Ncview is does not seem to interpret the coordinates (lat, lon) and the rotated grid information (rotated_grid), but rather shows just an image with the dimensions rlat and rlon. Panoply is smarter and actually goes the extra mile and looks up the correct coordinates for the dimension. I think what happened here is that the rotated_grid is incorrect. I cannot find too much information about the attribute grid_north_pole_longitude, but it is defined in degrees_east and probably sets the reference point for the rotated grid. In the current files grid_north_pole_longitude=-180 and therefore sets the reference at the date line. With ncatted -a 'grid_north_pole_longitude,rotated_pole,o,f,0' lffd20200101000000.nc lffd20200101000000_modified.nc I get the correct result: Screenshot 2023-07-12 at 22 29 02

To be honest, I would even suggest to get rid of the rotated_grid all together, because the data is on a regular grid, i.e. all lat and lon values are identical independent of their longitude and latitude. Only some minor rounding errors are present:

import numpy as np
import xarray as xr
ds = xr.open_dataset("lffd20200101000000.nc")
for row in ds.lon.values.T:
    print(np.unique(row)
# [-64.]
# [-63.98]
# [-63.96]
# [-63.94]
# [-63.92]
# [-63.9]
# [-63.88]
# [-63.86]
# [-63.84]
# [-63.82]
# [-63.8]
# [-63.78]
# [-63.76]
# [-63.739998]
# [-63.72]
# ....
for row in ds.lat.values:
     print(np.unique(row))
# [6.]
# [6.02]
# [6.04]
# [6.06]
# [6.08]
# [6.1]
# [6.12]
# [6.14]
# [6.16]
# [6.18      6.1800003]
# [6.2       6.2000003]
# [6.2200003]

This would drastically reduce the complexity and make it easier to use and understand.
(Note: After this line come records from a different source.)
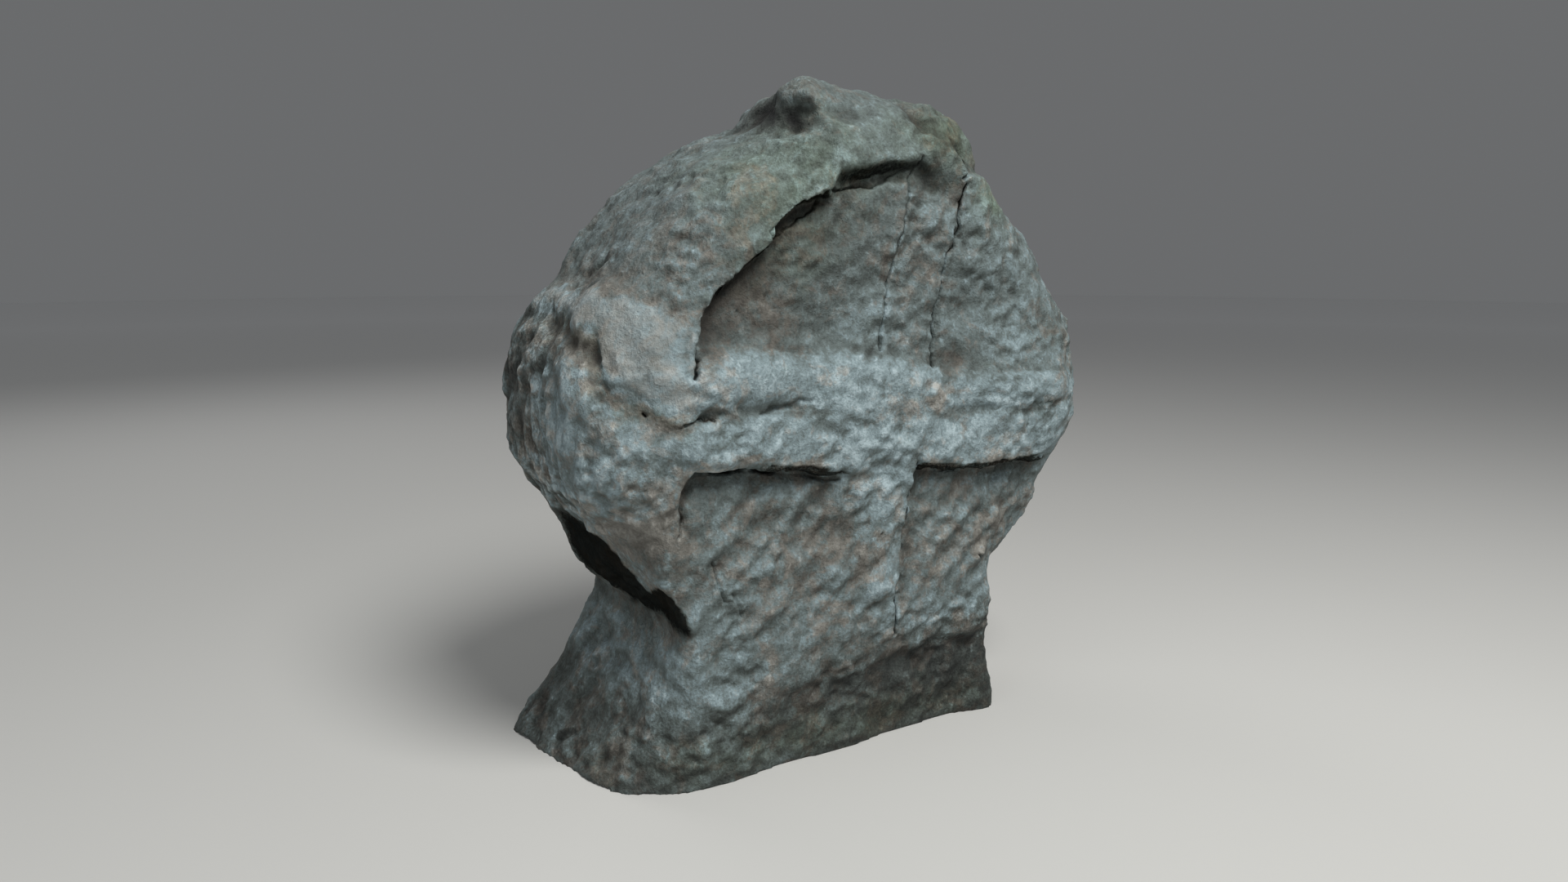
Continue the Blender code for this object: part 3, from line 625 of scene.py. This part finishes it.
def foot(x, y, z, front, back):
    """From the neck the sides spread to the ground, more so at the back left."""
    drop = np.clip((NECK_HEIGHT - HEAD_CENTRE_HEIGHT - z) / NECK_HEIGHT, -0.5, 1.6)
    spread = 0.3 * drop + 0.7 * drop * np.abs(drop)
    front_left = NECK_LEFT + (FOOT_LEFT - NECK_LEFT) * 0.65 * spread
    back_spread = 0.65 * drop + 0.4 * drop * np.abs(drop)
    back_left = NECK_LEFT + 0.03 * THICKNESS + (FOOT_LEFT - NECK_LEFT) * back_spread
    left = front_left + (back_left - front_left) * np.clip(y / (0.9 * THICKNESS), 0.0, 1.0)
    right = NECK_RIGHT + (FOOT_RIGHT - NECK_RIGHT) * spread
    sides = np.maximum(np.maximum(-left - x, x - right), z + 0.2 * HEAD_RADIUS)
    wear = FRONT_WEAR * (0.3 + 0.75 * smooth_step(drop, 0.0, 1.0) * smooth_step(-x, 0.0, 0.5 * FOOT_LEFT))
    return slab(sides, front, back, wear)


def stone(points):
    """The whole stone's field at each point, in metres, negative inside."""
    x = points[:, 0]
    z = points[:, 2] - HEAD_CENTRE_HEIGHT
    y = points[:, 1] + THICKNESS / 2 + FORWARD_LEAN * z
    carved = 1.0 - smooth_step(y, 0.3 * RELIEF_REACH, RELIEF_REACH)
    front = face_depth(x, z) * carved - y
    back = y - THICKNESS
    body = grown_together(head(x, y, z, front, back), left_arm(x, y, z, front, back), 0.012)
    body = grown_together(body, right_arm(x, y, z, front, back), 0.045)
    body = grown_together(body, top_arm(x, y, z, front, back), 0.018)
    return grown_together(body, foot(x, y, z, front, back), 0.012)


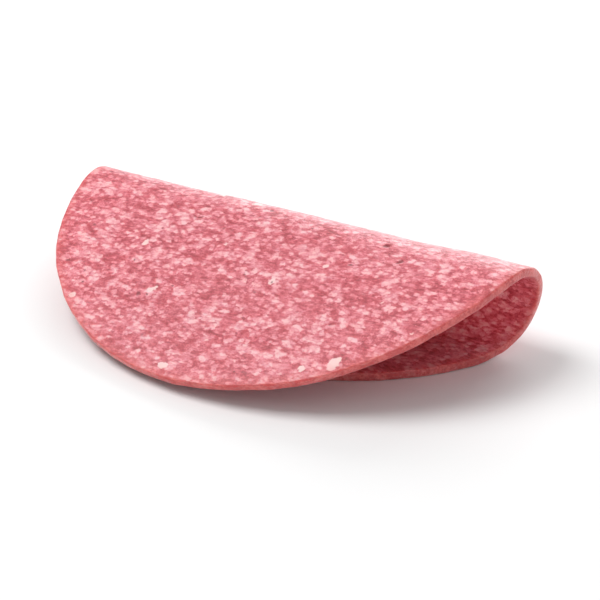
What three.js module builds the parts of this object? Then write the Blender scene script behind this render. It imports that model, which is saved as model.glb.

I would suggest to aim to create files with the following metadata:

dimensions:
    time = UNLIMITED ; // (1 currently)
    bnds = 2 ;
-   rlon = 1451 ;
-   rlat = 901 ;
+   lon = 1451 ;
+   lat = 901 ;
variables:
    double time(time) ;
        time:standard_name = "time" ;
        time:long_name = "time" ;
        time:bounds = "time_bnds" ;
        time:units = "seconds since 2020-01-01T00:00:00Z" ;
        time:calendar = "proleptic_gregorian" ;
        time:axis = "T" ;
    double time_bnds(time, bnds) ;
-   float lon(rlat, rlon) ;
+   float lon(lon) ;
        lon:standard_name = "longitude" ;
        lon:long_name = "longitude" ;
        lon:units = "degrees_east" ;
        lon:_CoordinateAxisType = "Lon" ;
-   float lat(rlat, rlon) ;
+   float lat(lon) ;
        lat:standard_name = "latitude" ;
        lat:long_name = "latitude" ;
        lat:units = "degrees_north" ;
        lat:_CoordinateAxisType = "Lat" ;
-   double rlon(rlon) ;
-       rlon:standard_name = "projection_x_coordinate" ;
-       rlon:long_name = "rotated longitude" ;
-       rlon:units = "degrees" ;
-       rlon:axis = "X" ;
-   double rlat(rlat) ;
-       rlat:standard_name = "projection_y_coordinate" ;
-       rlat:long_name = "rotated latitude" ;
-       rlat:units = "degrees" ;
-       rlat:axis = "Y" ;
-   int rotated_pole ;
-       rotated_pole:long_name = "coordinates of the rotated North Pole" ;
-       rotated_pole:grid_mapping_name = "rotated_latitude_longitude" ;
-       rotated_pole:grid_north_pole_latitude = 90.f ;
-       rotated_pole:grid_north_pole_longitude = -180.f ;
-   float PS(time, rlat, rlon) ;
+   float PS(time, lat, lon) ;
        PS:standard_name = "surface_air_pressure" ;
        PS:long_name = "surface pressure" ;
        PS:units = "Pa" ;
-       PS:grid_mapping = "rotated_pole" ;
        PS:coordinates = "lat lon" ;
        PS:cell_methods = "time: point" ;
-   float T_S(time, rlat, rlon) ;
+   float T_S(time, lat, lon) ;
        T_S:long_name = "soil surface temperature" ;
        T_S:units = "K" ;
-       T_S:grid_mapping = "rotated_pole" ;
        T_S:coordinates = "lat lon" ;
        T_S:cell_methods = "time: point" ;

Does this make sense to you @torresalavez ?

torresalavez commented 1 year ago

I agree, maybe we have to keep both data sets (the original and rotated) and the users decide. We should explain the curvilinear grid of the model and the changes/errors in the second dataset.

observingClouds commented 1 year ago

As far as I'm concerned the data structure looks like it is on a curvilinear grid, but it actually isn't. It is already on a regular grid. rlat and rlon are, despite some numerical rounding artefacts, identical to the locations saved in lon and lat. And lon and lat could be 1D. There is no additional information in the 2D. lat does not change with lon and vice versa.

torresalavez commented 1 year ago

You are right this data is extracted from original (I processed it with cdo).